You could say I covered all the bases.

ready player oneAnd that’s not even the complete passage—the protagonist goes on for several more paragraphs about all the eighties pop culture he’s devoured. “You’d be amazed how much research you can get done when you have no life whatsoever,” he explains. “Twelve hours a day, seven days a week, is a lot of study time.” What teenager has that kind of time these days, or the incentive to use it in such a way?

And the thing is, many people from a particular generation not only don’t bother consuming, they actively disdain the media of their parents’ generation. (Just try getting my younger brother to listen to The Beatles. Seriously.) So, this is a “young adult” style book that will be somewhat impenetrable to most people who are much under 40—or possibly much over it.

But on the other hand, a lot of adults still like reading young-adult literature, because that literature often has more adventure and freedom of imagination than books ostensibly meant for older folks. (And, after all, you’re only as young as you feel—or as young as you read.) They might feel a little embarrassed about it, but they make up a big enough audience segment that UK publisher Bloomsbury found it financially rewarding to come out with an “adult” edition of the Harry Potter series with ugly covers no one would ever mistake for “children’s books.” People like that will find Ready Player One to be right up their alley.

Set in 2044, Ready Player One takes place in an era when the world has used up much of the natural resources we take for granted today and has regressed into a sort of semi-dystopia. No longer able to afford living far outside larger urban population centers, many formerly-rural inhabitants have gravitated into cities, stacking mobile homes on top of one another in huge makeshift tenements.

The book’s protagonist, Wade “Parzival” Watts, lives in such a place. His escape, and the escape of many people in that world, is the OASIS, or “Ontologically Anthropocentric Sensory Immersive Simulation.” The OASIS is a perfected form of virtual reality that people can access with a set of goggles and a pair of haptic gloves, or optionally a complete suit of haptic clothing. Not only is it their recreation, it actually has schools and classrooms set up within, so that students can receive an education without ever having to leave their homes (or, in Wade’s case, his secret hideout in a buried, discarded van a short distance away from home).

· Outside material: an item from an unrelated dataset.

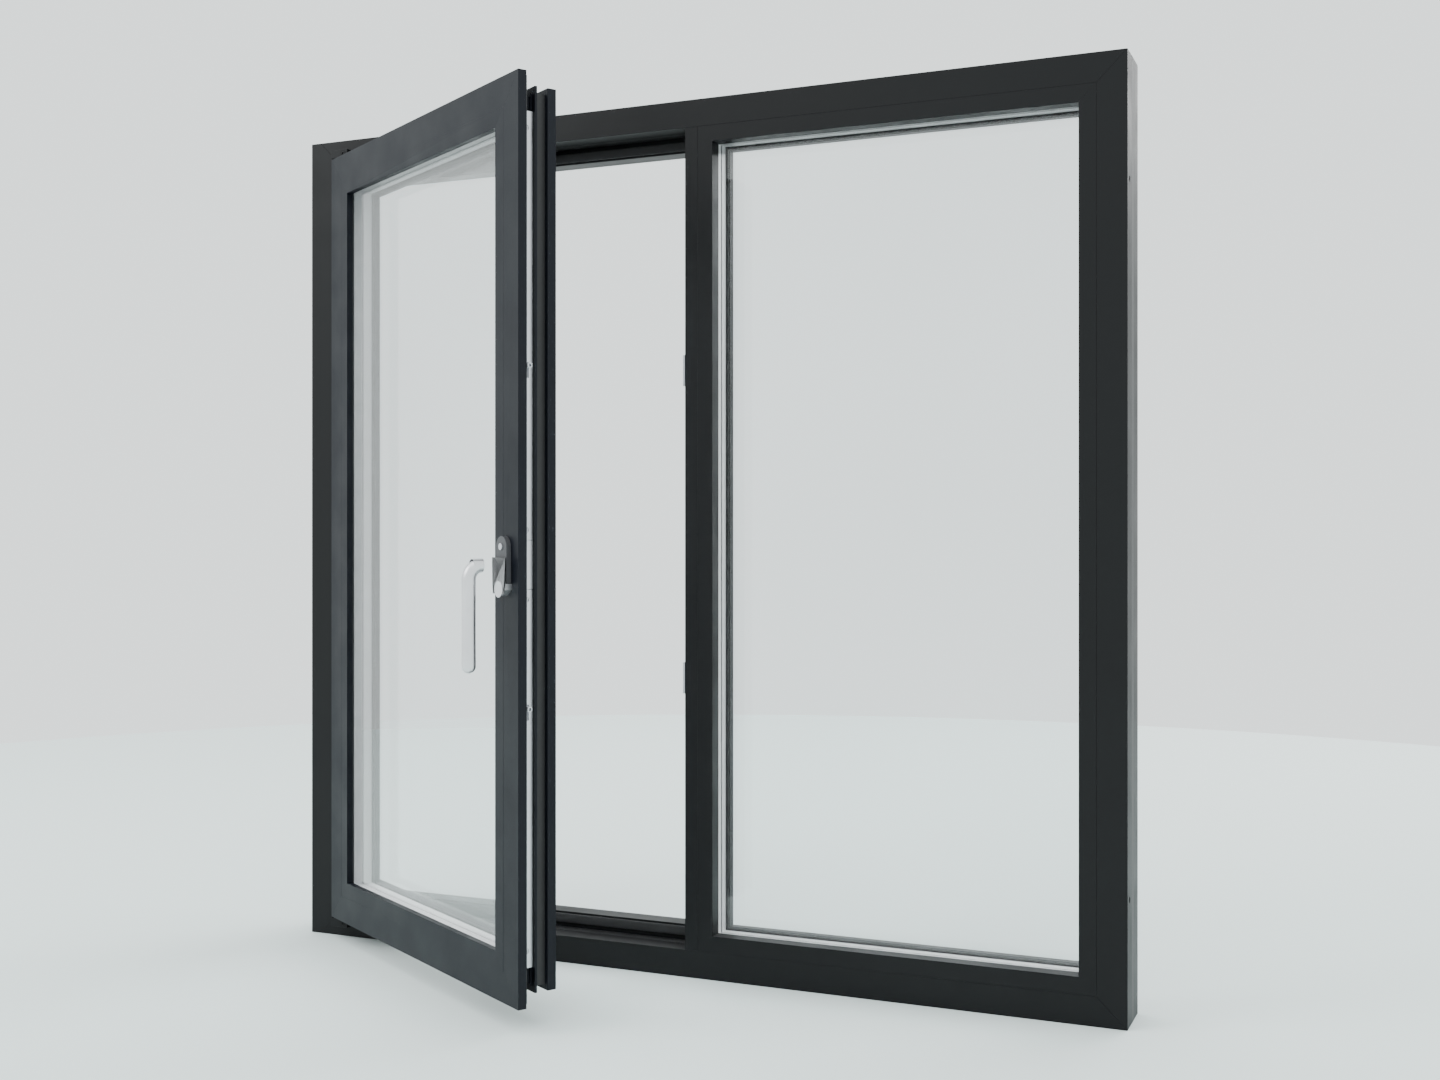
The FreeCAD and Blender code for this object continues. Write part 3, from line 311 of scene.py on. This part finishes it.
def make_materials():
    """One material for each of the record's slots."""
    coat = colours()
    MATERIALS.update({
        "frame_coating": powder_coat("frame_powder_coat", coat.frame_coat),
        "sash_coating": powder_coat("sash_powder_coat", coat.sash_coat),
        "dark_steel": powder_coat("pivot_coat", shade(coat.frame_coat, 1.1)),
        "polyamide": moulded("black_polyamide", (0.012, 0.012, 0.013), 0.55),
        "seal_rubber": rubber("seal_rubber", (0.010, 0.010, 0.011)),
        "glass": clear_glass("float_glass", coat.glass_tint),
        "spacer_metal": spacer_bar("spacer_metal"),
        "edge_sealant": rubber("edge_sealant", (0.03, 0.033, 0.036), 0.6),
        "block_plastic": moulded("block_plastic", (0.05, 0.05, 0.055)),
        "cleat_aluminium": brushed_metal("cleat_aluminium", (0.6, 0.6, 0.62), 0.45, (1, 1, 1)),
        "hardware_steel": brushed_metal("lock_steel", coat.gear_metal, 0.36, ALONG_Z),
        "satin_aluminium": brushed_metal("satin_aluminium", coat.handle_metal, 0.34, (1, 1, 0.3)),
    })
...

A few years prior to the story beginning, James Halliday, the software magnate who invented the OASIS and gave it away for free, announced a contest whereby he would leave his entire fortune of a hundred-plus billion dollars to whoever solved the series of riddles he had left within it. That fired the interest of an entire young generation in solving the puzzle—but it also interested a megacorporation, Innovative Online Industries, who wanted to own and control (and charge for) the OASIS. They devoted untold resources and an entire division of their corporation to solving the puzzle themselves—and they make for a great set of slimy villains to root against.

You need a pretty decent appreciation for eighties pop culture to “get” this novel fully. I grew up in that era and I still haven’t seen all the movies or played all the video games that are referred to. (And from the point of view of someone who lived through the time, I would say that Wade’s near-complete mastery of the pop culture of the era in just a few years is a little unrealistic. But it’s just a book, I should really just relax.) But for someone like me, it’s still a potent dose of nostalgia to read about so much of it all at once. (Which is probably the whole point, really. Given that I’ve written stories where my co-authors and I contrived a way to make eighties pop culture ascendant in the distant future, too, I can readily recognize it when someone else does it.)

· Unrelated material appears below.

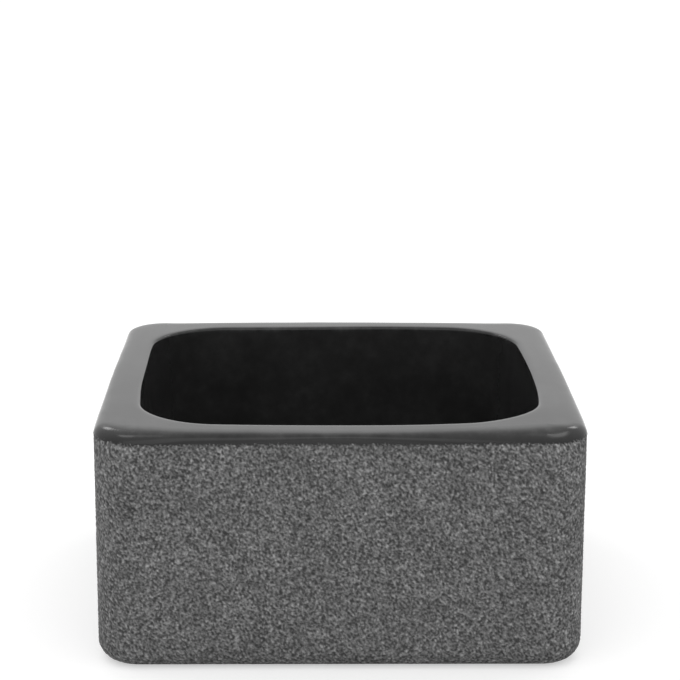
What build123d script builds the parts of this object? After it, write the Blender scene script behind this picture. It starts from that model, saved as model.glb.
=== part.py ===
"""A square stone sink carved from one block: honed rim and bowl, pecked outer walls.

Millimetres, +Z up. The origin is on the underside, on the axis of the drain hole.
"""
from build123d import *
import os
from math import atan2, degrees, sqrt

# Block
block_side = 300.0
block_height = 150.0
block_corner_radius = 27.0
foot_round = 13.0

# Honed band round the rim, and the pecked walls that lie a little behind it
honed_band_height = 6.5
rim_round = 6.0
peck_depth = 0.6
peck_runout = 1.5

# Mouth of the bowl, a square whose sides bow outwards
mouth_width = 256.0
mouth_bow = 5.0
mouth_corner_radius = 52.0
mouth_edge_round = 2.2

# Bowl: walls that lean in to a level foot, and a tight cove along it
bowl_depth = 118.0
wall_lean = 3.5
cove_radius = 5.0

# Floor: level in the corners, a shallow cone that falls to the drain inside this circle
fall_diameter = 220.0
floor_fall = 3.0

# Drain: a recessed seat for the flange of a waste, and the bore under it
seat_mouth_diameter = 63.0
seat_diameter = 57.0
seat_depth = 3.0
seat_lip_bevel = 1.0
bore_diameter = 45.0
bore_mouth_bevel = 1.0
bore_foot_bevel = 1.5

# Flat left beside a rounding, and how far a cut runs past the face it leaves by
least_land = 0.5
overrun = 5.0


def bowed_square(width, bow, corner_radius):
    """A square with round corners, width across at mid-side, whose sides are arcs that bulge by bow."""
    half = width / 2
    side_radius = ((half - bow) ** 2 + bow ** 2) / (2 * bow)
    side_centre = half - side_radius
    # The centre of a corner arc lies on the diagonal, this far from the centre of a side arc
    reach = side_radius - corner_radius
    corner_centre = (side_centre + sqrt(2 * reach ** 2 - side_centre ** 2)) / 2
    meeting = degrees(atan2(corner_centre, corner_centre - side_centre))
    side = CenterArc((side_centre, 0), side_radius, -meeting, 2 * meeting)
    corner = CenterArc((corner_centre, corner_centre), corner_radius, meeting, 90 - 2 * meeting)
    return make_face(Curve() + [Rot(0, 0, 90 * turn) * arc for turn in range(4) for arc in (side, corner)])


def top_face(shape):
    """The highest flat face of a shape."""
    return shape.faces().sort_by(Axis.Z)[-1]


def bottom_face(shape):
    """The lowest flat face of a shape."""
    return shape.faces().sort_by(Axis.Z)[0]


def dressed_block():
    """The squared block: pecked walls, a short runout, and the honed band that stands proud."""
    band = RectangleRounded(block_side, block_side, block_corner_radius)
    wall_side = block_side - 2 * peck_depth
    wall = RectangleRounded(wall_side, wall_side, block_corner_radius - peck_depth)
    band_foot = block_height - honed_band_height
    wall_top = band_foot - peck_runout
    walls = extrude(wall, wall_top)
    walls = fillet(bottom_face(walls).edges(), foot_round)
    runout = loft([Pos(0, 0, wall_top) * wall, Pos(0, 0, band_foot) * band], ruled=True)
    rim = extrude(Pos(0, 0, band_foot) * band, honed_band_height)
    rim = fillet(top_face(rim).edges(), min(rim_round, honed_band_height - least_land))
    return walls + runout + rim


def bowl():
    """The hollow down to its level foot: a pocket that narrows downwards and is coved all round."""
    mouth = Pos(0, 0, block_height) * bowed_square(mouth_width, mouth_bow, mouth_corner_radius)
    pocket = extrude(mouth, bowl_depth, dir=(0, 0, -1), taper=wall_lean)
    pocket = fillet(bottom_face(pocket).edges(), cove_radius)
    return pocket + extrude(mouth, overrun)


def drain():
    """All that is cut below the level foot: the fall of the floor, the seat and the bore."""
    bore = bore_diameter / 2
    seat = seat_diameter / 2
    lip = seat_mouth_diameter / 2
    fall = fall_diameter / 2
    level = block_height - bowl_depth
    lip_height = level - floor_fall
    seat_height = lip_height - seat_depth
    flare = (lip - seat) / seat_depth
    slope = floor_fall / (fall - lip)
    section = Polyline(
        (0, -overrun),
        (bore + bore_foot_bevel + overrun, -overrun),
        (bore, bore_foot_bevel),
        (bore, seat_height - bore_mouth_bevel),
        (bore + bore_mouth_bevel, seat_height),
        (seat, seat_height),
        (lip - seat_lip_bevel * flare, lip_height - seat_lip_bevel),
        (lip + seat_lip_bevel, lip_height + seat_lip_bevel * slope),
        (fall, level),
        (fall, level + overrun),
        (0, level + overrun),
        close=True,
    )
    return revolve(Plane.XZ * make_face(section), Axis.Z)


def stone_basin():
    """The finished sink: the block, hollowed and drilled, with the edge of its mouth eased."""
    stone = dressed_block() - bowl() - drain()
    mouth_edge = top_face(stone).inner_wires()[0].edges()
    return fillet(mouth_edge, mouth_edge_round)


os.makedirs("parts", exist_ok=True)
export_step(stone_basin(), "parts/stone_basin.step")
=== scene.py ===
"""A square stone sink: honed rim and bowl, pecked outer walls, on a pale floor.

Every length is in metres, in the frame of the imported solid: +Z up, the origin on the underside, on
the axis of the drain hole. The front wall faces -Y.
"""
from math import atan2, cos, pi, radians, sin, tan

import bpy
import numpy as np
from mathutils import Matrix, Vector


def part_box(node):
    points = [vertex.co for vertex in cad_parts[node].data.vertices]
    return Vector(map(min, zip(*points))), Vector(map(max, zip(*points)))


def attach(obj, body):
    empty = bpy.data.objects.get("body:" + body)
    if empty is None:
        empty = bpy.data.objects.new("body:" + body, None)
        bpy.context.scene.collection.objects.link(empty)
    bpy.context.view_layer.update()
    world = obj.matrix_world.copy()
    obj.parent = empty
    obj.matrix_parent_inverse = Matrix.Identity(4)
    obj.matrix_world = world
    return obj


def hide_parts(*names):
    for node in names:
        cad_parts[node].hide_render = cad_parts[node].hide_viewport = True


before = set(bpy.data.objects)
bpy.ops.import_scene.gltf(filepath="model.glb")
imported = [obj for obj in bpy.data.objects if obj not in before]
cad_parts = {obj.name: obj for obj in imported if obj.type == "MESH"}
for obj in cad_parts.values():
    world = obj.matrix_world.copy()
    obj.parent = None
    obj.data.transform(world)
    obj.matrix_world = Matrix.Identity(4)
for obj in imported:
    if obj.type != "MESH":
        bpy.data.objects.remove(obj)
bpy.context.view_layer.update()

MM = 0.001

# Block, as in the solid
block_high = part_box("stone_basin")[1]
half_side = block_high[0]
block_height = block_high[2]
block_corner = 27 * MM
foot_round = 13 * MM
peck_depth = 0.6 * MM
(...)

But it’s not strictly eighties stuff either. Cline uses the device of a virtual reality where people can look and sound like anything or anyone to hold a mirror up to the Internet of the last twenty years, in which people present themselves as text characters on a screen. I have known many members of my circle of on-line friends for those same twenty years, but have met very, very few of them in person. Even though most of my friends are completely honest about who and what they are, I nonetheless have to take their words for it, and even so they can still end up being completely different people in person than the individuals I’ve known on-line all those years. (Let alone the people I hang out with on Internet Relay Chat channels who often present themselves in the form of their anthropomorphic “fursonas”.) How much more could that be true for people who can create seemingly-real three-dimensional avatars of themselves, potentially out of whole cloth?

It’s also interesting to consider the forms of electronic media that are available in that world. E-books are easy to read when your entire world is electronic, after all. You can even make them look and feel like “real” books, it’s just that you have to be immersed in virtual reality for them to seem that way. And personal electronics in the real world are easier to come by as well. In Wade’s world, a laptop is something you can fish out of the garbage and tinker with to patch up because someone just threw it away to get a new one.

It’s also interesting to consider the film adaptation, especially in light of the film adaptation of another recent book, The Martian, by another seventies and eighties cinema icon, Ridley Scott. Ready Player One is going to face a lot of the same hurdles The Martian did. They’re both first-person narratives, and whereas The Martian frequently diverts into several pages of scientific explanation that simply can’t be depicted cinematically, Ready Player One is the same way about eighties pop culture. But via the magic of selective adaptation, The Martian managed to turn these weaknesses into strengths. Can Spielberg do the same for Ready Player One?

On a related note, not only have I read the text version of the book, but I’ve listened through the complete Audible.com audiobook performance by Wil Wheaton. I highly recommend the audiobook if you enjoy audiobooks at all. Wheaton does a great job with the reading, and he even provides Pac-Man sound effects and does character voices where necessary (including a pitch-perfect rendering of dialogue from the first scene of Monty Python and the Holy Grail). It’s also amusingly meta, given that Wheaton gets name-checked at one point during the book itself.

I absolutely love the book, but I’m not sure I can recommend Ready Player One to just anyone. People who haven’t been steeped in at least some of the pop culture involved may spend more time puzzling over the references than they do enjoying the book. And a number of people (especially in low-star Amazon reviews) criticize it for being simplistically written, over-full of period references, and featuring cartoonishly goodie-good heroes and slimy-evil villains. (Indeed, Wade’s description of the vehicle he gets for himself—a Back to the Future Delorean with the additions of a KITT scanner from Knight Rider and a Ghostbusters logo—seems to come right out of fanfic like Undocumented Features.) These are all valid points, though given the style of book you have to make allowances.

But if you look back on the 1980s with nostalgia, can still enjoy a good young-adult book, and don’t mind that sort of thing so much, this will be right up your alley.